Implementation of Bcc.x addr, BCHG.B Dx,mem, BCHG.L Dx,Dy, BCLR.B Dx,mem, BCLR.L Dx,Dy, BRA.x abs, BSET.B Dx,mem, BSET.L Dx,Dy, BSR.x abs, BTST.B #imm,mem, BTST.B Dx,#imm, BTST.B Dx,mem, BTST.L Dx,Dy, CMP.x #imm,mem, CMP.x mem,Dy, CMP.x reg,Dy, CMPA.L reg,Ax, CMPA.W reg,Ax, CMPA.x mem,Ay, DBF.W Dx,addr, EOR.x #imm,mem, JMP.L abs, JMP.L mem, JSR.L abs, JSR.L mem, NEG.x mem, NOT.x mem, RTS, TAS.B Dx, TAS.B mem instructions.
Cache invalidation fix for OSX 10.3.9 and below. (Thanks to Mike Blackburn again.)
Fixed mask handling in BCHG.B Dx,mem instruction.
Fixed missing register mapping in ASL.x #imm,Dy implementation.
Fixed input dependency overwriting in certain memory-related allocation functions.
Fixed dependency for destination memory pointer register in special memory reading.
Fixed post address handler for condition code addressing modes, previously it might crash or call some random handler from the other addressing modes.
Fixed instructions where temporary registers are allocated but not free'ed.
Optimized masking for register to register bit instruction.
Optimized the temporary register usage in helper_test_bit_register_register function.
Optimized flag extraction in several shifting operation.
Branch scheduling is more flexible: adding multiple interleaved branches is possible.
Comment on missing implementation for an exception on loading odd address into PC.

A few highlights

First of all, let me brag around a little bit about the number of freshly implemented instructions. Right now 237 instructions are implemented out of 388, a solid 61% is done. (Previously the ratio was ~46%.)

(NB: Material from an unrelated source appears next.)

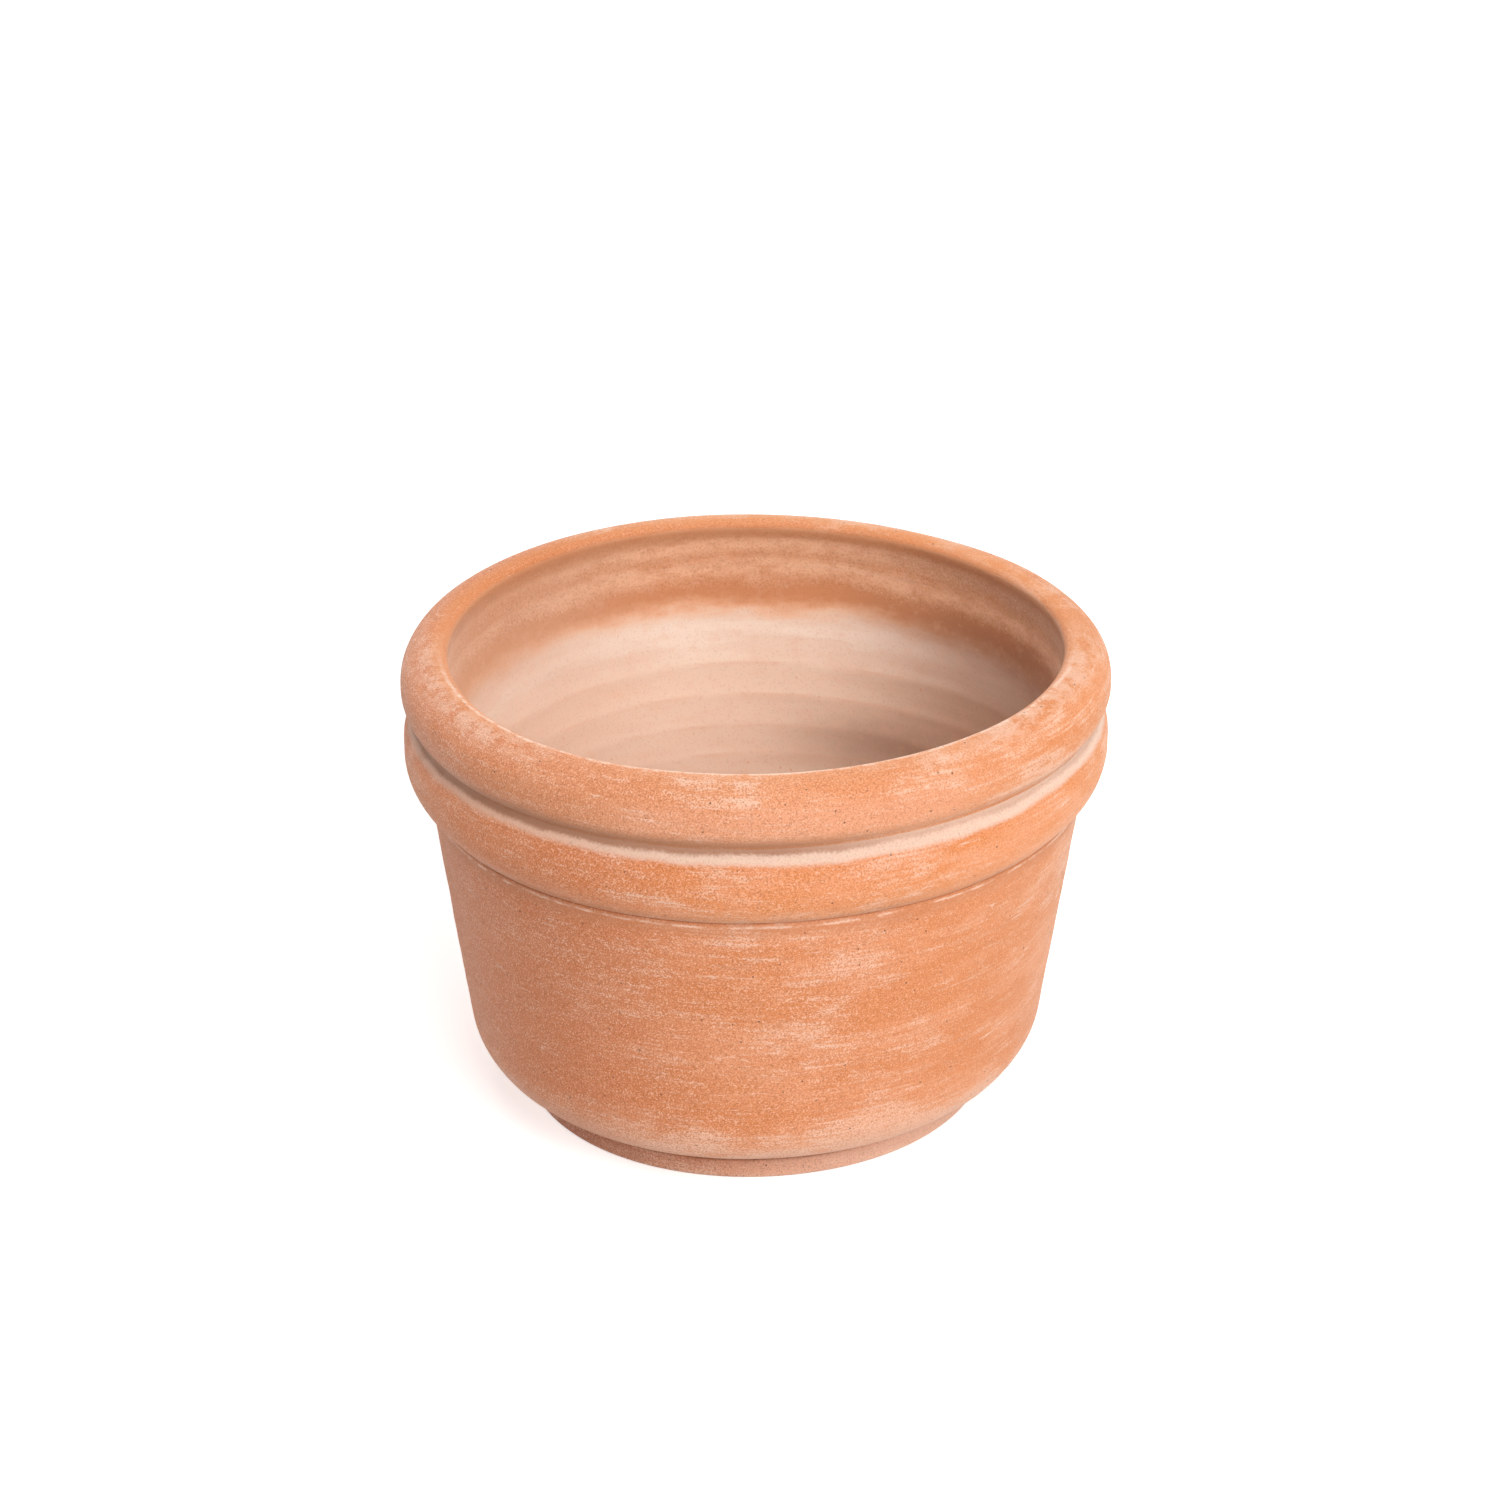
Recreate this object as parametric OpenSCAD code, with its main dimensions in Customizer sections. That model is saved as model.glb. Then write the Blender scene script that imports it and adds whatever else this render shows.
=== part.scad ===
// Round terracotta planting bowl with a double collar, standing on a turned foot ring.
// Five clay members share one axis: a foot ring, a floor slab with a drain hole, the tapered
// wall, a band lapped round the wall's neck, and a rolled rim lapped over the wall's top edge.
// Each member is an outline of [radius, height, corner radius] corners, turned about Z.
// The origin is on the axis, on the ground.

/* [Overall] */
// Height from the ground to the top of the rim
pot_h = 123; // [95:1:160]
// Outside diameter of the rolled rim
rim_d = 180; // [145:1:240]

/* [Rim] */
// Width of the rolled rim, from its outside to the mouth
rim_w = 12.5; // [10.4:0.1:15]
// Height of the rolled rim above the groove under it
rim_h = 16.7; // [13.6:0.1:21]
// Corner radius of the rim's outer crown
crown_outer = 8.5; // [6:0.1:9]
// Corner radius of the rim's inner crown
crown_inner = 3.8; // [2:0.1:4]
// Corner radius of the rim's belly, over the groove
rim_belly = 7.5; // [5:0.1:9]
// Rise of the rim's underside as it leaves the groove
rim_undercut = 3.2; // [2:0.1:4]
// How far the lip stands in from the neck behind it
lip_in = 1.2; // [0.5:0.1:2]
// Height over which the lip runs back to the neck
lip_run = 5.5; // [4:0.1:6.5]
// Corner radius of the lip's lower edge
lip_edge = 3; // [1:0.1:4]

/* [Groove] */
// Depth of the groove between rim and band, in from the rim's outside
groove_depth = 3.1; // [2:0.1:4]
// Width of the groove's floor
groove_w = 1.2; // [0.8:0.1:2]

/* [Band] */
// Height of the band, from the seam under it to the groove above it
band_h = 21.5; // [17.9:0.1:26]
// How much smaller the band is than the rim, in radius
band_inset = 0.2; // [0:0.1:1]
// Fall of the band's shoulder from the groove to its face
band_shoulder = 3; // [2:0.1:4]
// Corner radius of the band's shoulder
shoulder_round = 9.5; // [6:0.1:10]
// Rise of the band's lower slope from the seam to its face
band_slope = 7; // [5:0.1:9]
// Corner radius between the band's lower slope and its face
slope_round = 10.5; // [6:0.1:12]

/* [Wall] */
// How far the wall's neck lies in from the rim's outside, in radius
neck_inset = 6.3; // [5:0.1:7.5]
// Lean of the wall, from vertical
wall_lean = 8.2; // [5:0.1:11]
// Thickness of the wall
wall_t = 7.5; // [6:0.1:9]
// Outer radius of the bend at the heel
heel_r = 18; // [14:0.5:24]
// Slope of the heel's underside, from the ground
heel_slope = 28; // [23:1:34]
// Radius of the inner bend between floor and heel
bowl_r = 24; // [10:1:28]

/* [Floor] */
// Thickness of the floor slab
floor_t = 9.5; // [8:0.1:11.5]
// Diameter of the drain hole
drain_d = 18; // [10:0.5:30]

/* [Foot] */
// How far the wall's line at the ground stands out past the foot
foot_inset = 11.4; // [9:0.1:15]
// Height of the foot ring
foot_h = 5.5; // [4.5:0.1:7]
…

More MacOSX versions are supported now, Mike fixed up the cache flushing a little bit and added the pre-10.4 versions too. Please read the included README file regarding the compiling instructions.

While I was working on the instructions I discovered a few bugs and glitches, which are now fixed in this release thus improving the overall stability.

I have also managed to optimize the compiled code for some instructions. Together with the implementation of some yet missing instructions the results for the Mandelbrot test (mandel_though_hw.kick.gz among the test kick files) improved a bit compared to the previous results:

Interpretive: 108 seconds (no change there...);
JIT compiled without optimization: 44 seconds (previously it was 52 seconds);
JIT compiled with optimization: 27 seconds (previously it was 32 seconds).

That was the time for the self-polishing and now back to work...

Sunday, April 28, 2013

Locations, locations, locations

In the last month I was trying to hang on my sanity while we were on house-hunting in Auckland (nuff' said). Wasn't easy and apparently it is not even close to be finished. :/

Anyway, I managed to do some work on the E-UAE JIT in the stolen moments.

In the update for this month you will find these little eggs:

Implementation of ADD.x Dy,mem, ADD.x mem,Dy, ADD.x #imm,mem, ADDA.x mem,Ay, ADDQ.x #imm,mem,
AND.x mem,Dy, AND.x reg,mem, ANDI.x #imm,mem,
BCLR.B #imm,mem, BCHG.B #imm,mem, BCHG.L #imm,reg, BSET.B #imm,mem,
NEG.x Dy,
OR.x Dy,mem, OR.x mem,Dy, ORI.x #imm,mem,
UNLK.x Ay instructions.

Fixed unintended modification of the source register for some register to memory operations.
Memory read helper tweaked to use R3 register as the result register, no need to copy the data back-and-forth. (More optimal compiled code.)
Memory reader and writer helper function cleaned up to be more independent from caller data.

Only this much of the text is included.